From INDESIGN #90, the ‘Future Cities’ issue, we consider a precedent from mid-century Japan in terms of confronting crises and rapid technological change.
Tokyo Bay Plan 1960 by Kenzō Tange.
January 22nd, 2024
This article originally appeared in INDESIGN #90, the ‘City Futures’ issue – get your copy here.
There have been many cities of the future. Appearing at critical junctures in history where new technologies and existing crises converge, proposals about how cities might and should develop have often taken radical, utopian and science fiction-like forms. Today, we stand at one such historical juncture as artificial intelligence continues its rapid encroachment into everyday work and life. The climate emergency threatens crises in the form of uninhabitable urban zones, mass refugee populations and disaster events, while contemporary metropolises even at the best of times are dealing with housing shortages and inequities. Amidst this maelstrom, how will the rise of AI shape our future cities?
There are echoes of what the AI revolution (if that’s the right term) might entail in the story of a city such as Tokyo. The Japanese metropolis endured a number of catastrophes in the twentieth century and, combined with problems such as population growth, found itself at the forefront of some of the most famously techno-utopian urban thinking in history. Metabolism was the name given to an architectural movement based on principles of change, growth and impermanence at a city and even national scale, inspired by biological organisms, traditional Japanese building and modern construction technologies. If the future is now with AI, the future was also then.
Much of the radicalism of Metabolism lay in the conception of the city as a dispersed, decentred network of nodes. Rather than the traditional European idea of radially organised urban spaces with a building such as a cathedral at the centre, architects such as Kenzō Tange were imagining cities of the information age running along linear axes and featuring a core infrastructural grid into which capsules or pods such as individual dwellings could be inserted, removed, disassembled and reassembled elsewhere. In our age of digital technologies, this perhaps no longer seems so novel; a map of the networked city might look something like our idea of a map of the internet.
New technologies can act to disrupt traditional forms and it seems likely that AI will mirror this kind of networked, dispersed, decentred thinking on a number of levels. First, there is the sheer complexity: AI in its current form is perhaps most notable in its data-sifting capacities. Like a supercharged search engine, it can analyse vast quantities of data with a power that far surpasses human abilities. In infrastructural and informational terms, this opens enormous new possibilities for urban space such as in developing and maintaining complex logistics, transport and communications systems. Ideas like Tange’s 1960 Tokyo Plan, which involved creating enormous new areas of artificial ground in Tokyo Bay and connecting the metropolis infrastructurally across a much wider area, suddenly seem more realistic.

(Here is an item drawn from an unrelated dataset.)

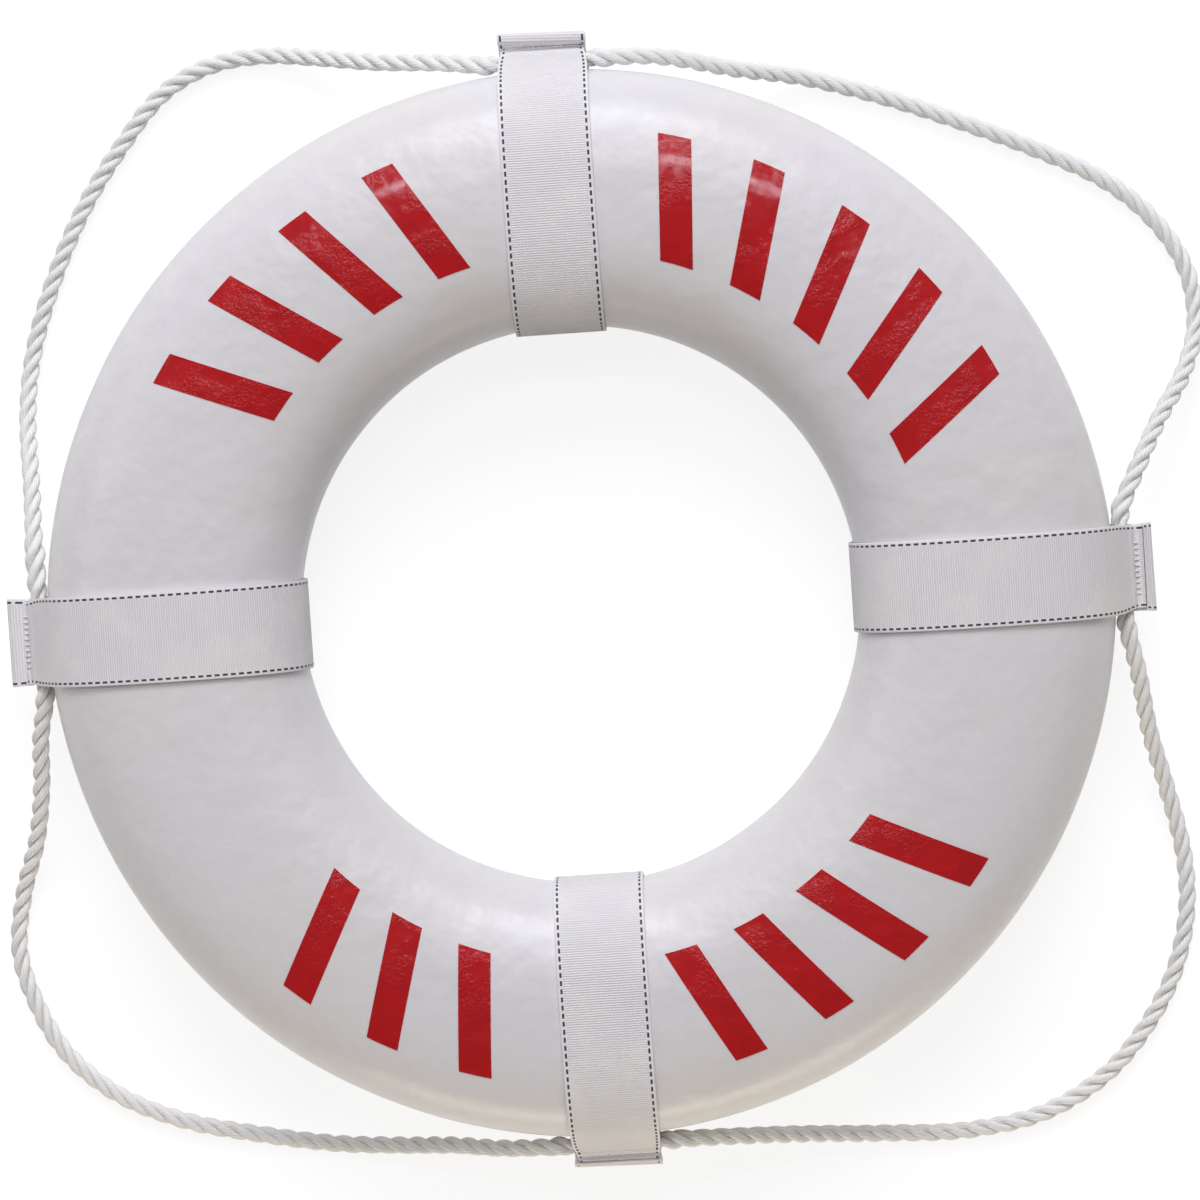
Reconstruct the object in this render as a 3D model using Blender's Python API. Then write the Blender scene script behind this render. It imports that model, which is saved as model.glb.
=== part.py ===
# Life ring: a foam ring in a vinyl cover, four webbing straps and a grab line
#
# The ring lies flat with its axis along Z, and rests on the undersides of its straps at Z = 0.
# The straps lie on the X and Y axes. Each one is folded into a tab outside the ring and holds
# the grab line there, so that four free lengths of the line hang between the straps.
# A section point is (across, up): across runs outwards from the middle of the foam,
# and up runs from mid-thickness.

import math

import bmesh
import bpy
from mathutils import Vector

# Ring, in metres
RING_OUTER_DIAMETER = 0.6096
RING_HOLE_DIAMETER = 0.3190
RING_THICKNESS = 0.1000
SECTION_SQUARENESS = 2.4
COVER_WALL = 0.0015

# Straps
WEBBING_WIDTH = 0.0508
WEBBING_THICKNESS = 0.0018
STRAP_EASE = 0.0006
STRAP_LEAVES_AT = 30.0
TAB_FLAP = 0.0038
TAB_HEM = 0.0085
THREAD_DIAMETER = 0.0009
STITCH_LENGTH = 0.0020
STITCH_PITCH = 0.0032
STITCH_COUNT = 10
STITCH_SETBACK = 0.0020

# Grab line
ROPE_DIAMETER = 0.0095
ROPE_SLACK = 0.0004
ROPE_MOUTH = 0.0060

# Vinyl marks on the upper face
MARK_OFFSET = 0.00285
MARK_LENGTH = 0.0695
MARK_WIDTH = 0.0190
MARK_SLANT = 0.0180
MARK_THICKNESS = 0.0005
MARK_LIFT = 0.0005
MARK_PITCH = 11.8

# Fits and mesh steps
CLEARANCE = 0.0003
CROWN_FLAT = 0.0120
SECTION_STEP = 15.0
RING_STEPS = 56
ROPE_STEPS = 17
ROPE_SIDES_LEVEL = 2
THREAD_SIDES_LEVEL = 1
WELD_DISTANCE = 0.00001
SMOOTH_ANGLE = 40.0

# Sizes that follow
OUTER_RADIUS = RING_OUTER_DIAMETER / 2
HOLE_RADIUS = RING_HOLE_DIAMETER / 2
MID_RADIUS = (OUTER_RADIUS + HOLE_RADIUS) / 2
HALF_WIDTH = (OUTER_RADIUS - HOLE_RADIUS) / 2
HALF_THICKNESS = RING_THICKNESS / 2
HALF_LAYER = WEBBING_THICKNESS / 2
ROPE_RADIUS = ROPE_DIAMETER / 2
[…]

Related: Kristen Whittle in profile from INDESIGN #90
On a more prosaic note, however, it is the accumulation of small effects on the ground that will also add up to change. At the scale of the single architecture practice, AI is likely to have a great impact on the structure of work. That is not to say that jobs are simply under threat, but that the proportional distribution of types of work will change.
For example, AI will speed up the iterative design process by producing new variations at a much faster rate (just as the move from hand-drawing to CAD did). More of the work in architecture and design — and the more highly valued work — will become the stages at either end of the process: coming up with the initial ideas, and then refining and curating them to completion. As such, resources are freed up, more work is automated and, across almost all industries, there will be more scope for people to work from home. This flexibility lends itself to cities that spread out and have a consistent infrastructural grid with multiple centres rather than the singular CBD model.
If the age of AI will be defined by one thing, it’s probably speed. While this presents possibilities for designers, it also embodies great dangers. Good, humane design will still need to be founded on a considered, thoughtful and reflective process — using it as a simple shortcut will only produce formulaic, dull architecture and inappropriate planning. New technologies, however powerful, do not arrive in a vacuum; much depends on how AI will be regulated and whether designers can learn to work with it rather than against or under it. Architecture certainly doesn’t operate with autonomy in the current world, so AI isn’t about to shatter some pre-existing idyll. It might even act as a force to disrupt the kinds of financial imperatives that dictate so much of our cities today.
Tokyo’s era of radical ideas about the city’s future was founded on a mid-century material base of state power and planning. As we stand on the precipice of a new age of informational technology, the questions are open: how will AI be incorporated into the design process and will it act to reinforce or disrupt the status quo?